I may be old-fashioned, but I’d have thought that another way – a healthier way – of removing certainty of a Mercedes victory would be for the other teams to up their game, and build cars capable of taking on Hamilton and Rosberg. It’s been like for as long as cars have raced – until recently, anyway.

A Michelin return, Ecclestone went on, “Would be all the things we don’t want, and goes against all the things Pirelli have had the courage to do from what we asked, which has made for some bloody good racing.”


“If we had a rock-hard tyre, we could just forget about that,” Bernie said, adding that, by the way, he didn’t care for the idea of 18-inch tyres. “They’re horrible looking – we want out cars to look aggressive, to look like race cars. Pirelli will always do what we ask them to do, and if we had to have an 18-inch rim they could do it.

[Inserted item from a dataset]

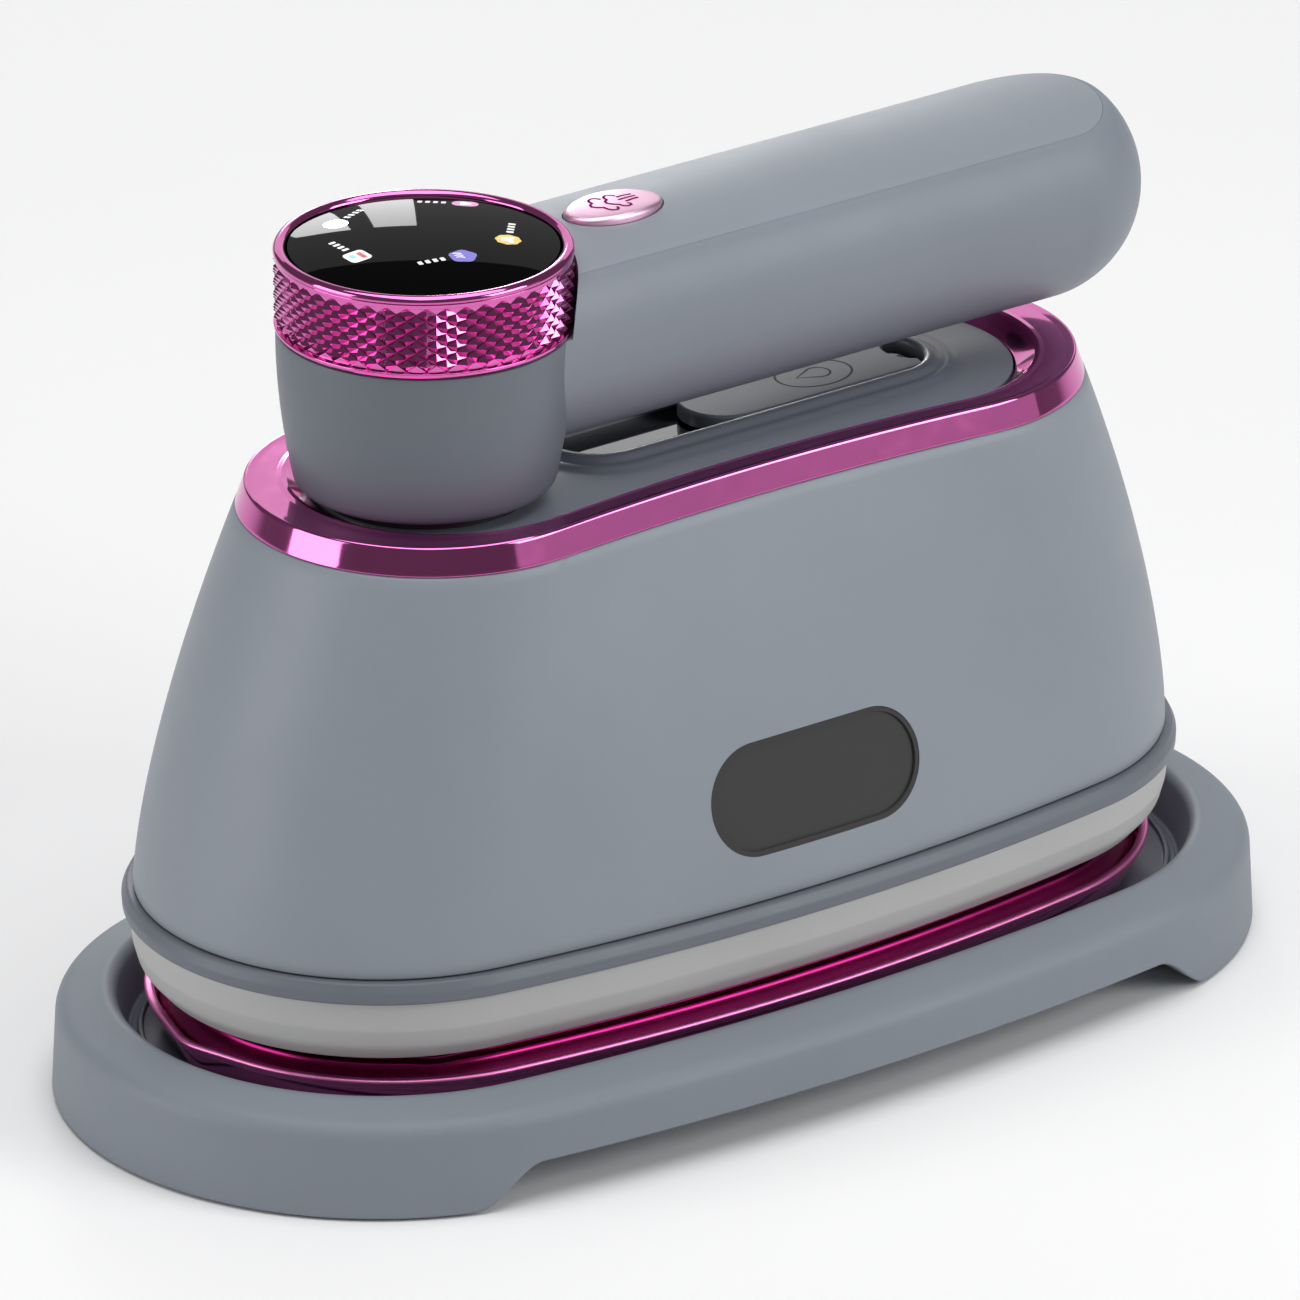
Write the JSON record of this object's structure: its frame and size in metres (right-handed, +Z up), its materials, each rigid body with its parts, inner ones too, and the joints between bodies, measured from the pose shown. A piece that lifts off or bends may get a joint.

At the moment we don’t need to change the tyres, because what we have is working well.”

“Pirelli will always do what we ask them to do…” Ecclestone, ever one to appreciate obedience in those wishing to participate in his business, appears rather firmly to be shutting the door to Michelin – and, by implication, a return to the sort of serious motor racing many of us so much miss. Pity, isn’t it?